Oral argument on the motion to dismiss for forum non conveniens was heard on September 14, 2009. The court reserved decision. Thereafter, following the exchange of discovery, plaintiff filed a motion for permission to file and serve an amended complaint (Item 37). Additionally, Borg Warner filed a motion for summary judgment dismissing the complaint (Item 41).

In support of the motion for summary judgment, Borg Warner submitted the testimony of Jari Wallach, President of RII. Mr. Wallach testified at an examination before trial that RII manufactures the Max II all-terrain vehicle (Item 41, Exh. A, p. 6, "Wallach Dep."). An affiliated corporation, Skid Steer, manufactures transmissions at the RII location using RII employees. Id., pp. 6-7. Mr. Wallach stated that Skid Steer manufactured the transmission that was in the vehicle in which plaintiff was injured. Id., p. 67. He further testified that Borg Warner originally manufactured the transmission, but in 1974 or 1975, RII and Hustler Corporation bought the design, manufacturing tools, and inventory in order to build the transmissions. Id., 68. They formed the Skid Steer Corporation, which is still co-owned by RII and Hustler, and manufactures the transmissions used in the Max II. Id., p. 69.
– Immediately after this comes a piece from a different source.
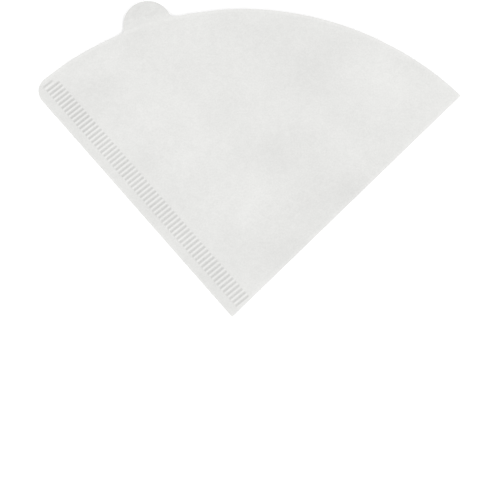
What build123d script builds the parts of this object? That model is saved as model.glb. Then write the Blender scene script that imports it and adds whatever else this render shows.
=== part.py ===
from build123d import *
import os
from math import sin, cos, pi, radians, degrees, acos, atan2

os.makedirs("parts", exist_ok=True)

# A cone filter of thin white paper, as it lies flat before use.  One sheet is
# folded in half along a straight fold and its two leaves are crimped together
# along the other straight edge.  The mouth is a circular arc.  A half-round
# pull tab stands up from the mouth of the upper leaf, near the crimped seam.
#
# It is drawn with the tip at the origin and the fold along +X, then turned so
# that +Y runs from the tip up the middle to the mouth, +X across the mouth
# with the fold on the right, and +Z out of the upper leaf.

# ---- driving dimensions, mm and degrees ------------------------------------
FOLD_LENGTH = 125.0      # tip to mouth, along the fold
MOUTH_RADIUS = 117.0     # arc of the mouth; its centre lies on the fold
TIP_ANGLE = 85.0         # between the fold and the seam edge
CORNER_RADIUS = 6.2      # rounded corner where the seam meets the mouth

PAPER = 0.20             # one leaf, creped filter stock
LEAF_GAP = 0.10          # air between the leaves beside the fold
MOUTH_LIFT = 2.2         # how far the upper leaf springs up at mid mouth
FLAT_TIP = 3.0           # the leaves stay flat this far round the inner tip

BAND_START = 3.45        # plain margin outside the crimps
BAND_WIDTH = 6.40        # length of each crimp, square to the seam edge
CRIMP_PITCH = 1.793
CRIMP_FIRST = 3.02       # first ridge, along the seam from the tip
CRIMP_COUNT = 63
CRIMP_HEIGHT = 0.25
RIDGE_FOOT = 1.10        # ridge width at its foot and at its crest
RIDGE_CREST = 0.50

TAB_RADIUS = 9.3         # centred on the mouth arc
TAB_ANGLE = 63.6         # its place round the mouth, from the fold
TAB_FILLET_SEAM = 2.0    # where the tab runs into the mouth, seam side
TAB_FILLET_FOLD = 3.0    # the same, fold side

# ---- derived ---------------------------------------------------------------
A = radians(TIP_ANGLE)
CX = FOLD_LENGTH - MOUTH_RADIUS                 # arc centre, on the fold
Z_TOP = PAPER + LEAF_GAP                        # underside of the upper leaf
BAND_END = BAND_START + BAND_WIDTH
PRESSED = 2 * PAPER                             # both leaves, pressed together


def seam_point(s, w):
    """s along the seam edge from the tip, w square to it into the sheet."""
    return (s * cos(A) + w * sin(A), s * sin(A) - w * cos(A))


def strip(w0, w1):
    """Endless strip parallel to the seam edge."""
    pts = [seam_point(s, w) for s, w in ((-40, w0), (160, w0), (160, w1), (-40, w1))]
    return make_face(Polyline(*pts, close=True))


# ---- flat outlines ---------------------------------------------------------
disc = Pos(CX, 0) * Circle(MOUTH_RADIUS)
wedge = make_face(Polyline((0, 0), (160, 0), (160, 160), seam_point(160, 0), close=True))
leaf = disc & wedge
corner = leaf.vertices().sort_by_distance(Vector(seam_point(116.8, 0)))[0]
leaf = fillet(corner, CORNER_RADIUS)


def mouth_point(angle, r=MOUTH_RADIUS):
    return Vector(CX + r * cos(radians(angle)), r * sin(radians(angle)))


def tab_root(side, r):
    """Arc of radius r that runs the tab into the mouth: mouth end, middle, tab end."""
    R, T = MOUTH_RADIUS, TAB_RADIUS
    turn = degrees(acos((R ** 2 + (R + r) ** 2 - (T + r) ** 2) / (2 * R * (R + r))))
    f = mouth_point(TAB_ANGLE + side * turn, R + r)
    on_mouth = mouth_point(TAB_ANGLE + side * turn)
    on_tab = tab_mid + (f - tab_mid).normalized() * T
    middle = f + ((on_mouth - f).normalized() + (on_tab - f).normalized()).normalized() * r
    return on_mouth, middle, on_tab


tab_mid = mouth_point(TAB_ANGLE)
m1, q1, t1 = tab_root(1, TAB_FILLET_SEAM)
m2, q2, t2 = tab_root(-1, TAB_FILLET_FOLD)
tab_top = mouth_point(TAB_ANGLE, MOUTH_RADIUS + TAB_RADIUS)
tab_foot = mouth_point(TAB_ANGLE, MOUTH_RADIUS - TAB_RADIUS)
tab = make_face(Wire([
    ThreePointArc(m1, q1, t1).edge(), ThreePointArc(t1, tab_top, t2).edge(),
    ThreePointArc(t2, q2, m2).edge(), Line(m2, tab_foot).edge(), Line(tab_foot, m1).edge()]))
tabbed = disc + tab

# ---- lower leaf, flat on the table -----------------------------------------
lower = extrude(leaf, PAPER)

# ---- fold: both leaves turn round one small bend ---------------------------
bend_r = PAPER + LEAF_GAP / 2
ring = Circle(bend_r) - Circle(LEAF_GAP / 2)
half = ring & (Pos(-bend_r, 0) * Rectangle(2 * bend_r, 4 * bend_r))
bend_plane = Plane(origin=(0, 0, bend_r), x_dir=(0, 1, 0), z_dir=(1, 0, 0))
bend = extrude(bend_plane * half, FOLD_LENGTH)

# ---- plain margin of the upper leaf, outside the crimps --------------------
margin = Pos(0, 0, Z_TOP) * extrude(leaf & strip(0, BAND_START), PAPER)

# ---- crimped band: both leaves pressed into one, with cross ridges ---------
band = extrude(leaf & strip(BAND_START, BAND_END), PRESSED)
taper = degrees(atan2((RIDGE_FOOT - RIDGE_CREST) / 2, CRIMP_HEIGHT))
ridge = extrude(Rectangle(RIDGE_FOOT, BAND_WIDTH - 0.2), CRIMP_HEIGHT, taper=taper)
ridges, hollows = [], []
for i in range(CRIMP_COUNT):
    x, y = seam_point(CRIMP_FIRST + i * CRIMP_PITCH, BAND_START + BAND_WIDTH / 2)
    place = Pos(x, y, PRESSED) * Rot(0, 0, TIP_ANGLE)
    ridges.append(place * ridge)
    hollows.append(Pos(0, 0, -PRESSED) * place * ridge)

# ---- open part of the upper leaf: a shallow cone about the inner tip -------
inner_tip = BAND_END / sin(A)
FAR = 140.0
STEPS = 16


def lift(t):
    """Rise per mm of radius at angle t (0 at the fold, 1 at the seam)."""
    return MOUTH_LIFT / (107.0 - FLAT_TIP) * sin(pi * t)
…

Prior to 1975, RII bought its transmissions from Borg Warner. Wallach Dep., p. 105. In June of 1975, Borg Warner and RII executed a letter of intent to the effect that RII would purchase all rights, title, and interest to the T20 transmission, including tools, dies, jigs, patents, gauges, test equipment, patterns, design, fixtures, and inventory used in the manufacture of the transmissions. Id., pp. 106-07; Item 41, Exh. B. RII and Hustler stated they would form a new company, Skid Steer, to purchase the transmission business from Borg Warner. Wallach Dep., p. 107. In December 1975, Skid Steer Corporation entered into a formal agreement with Borg Warner to purchase the T20 transmission operation. Id., pp. 107-08; Item 41, Exh. C. Mr. Wallach testified that over the years, there have been changes in the bearings, ...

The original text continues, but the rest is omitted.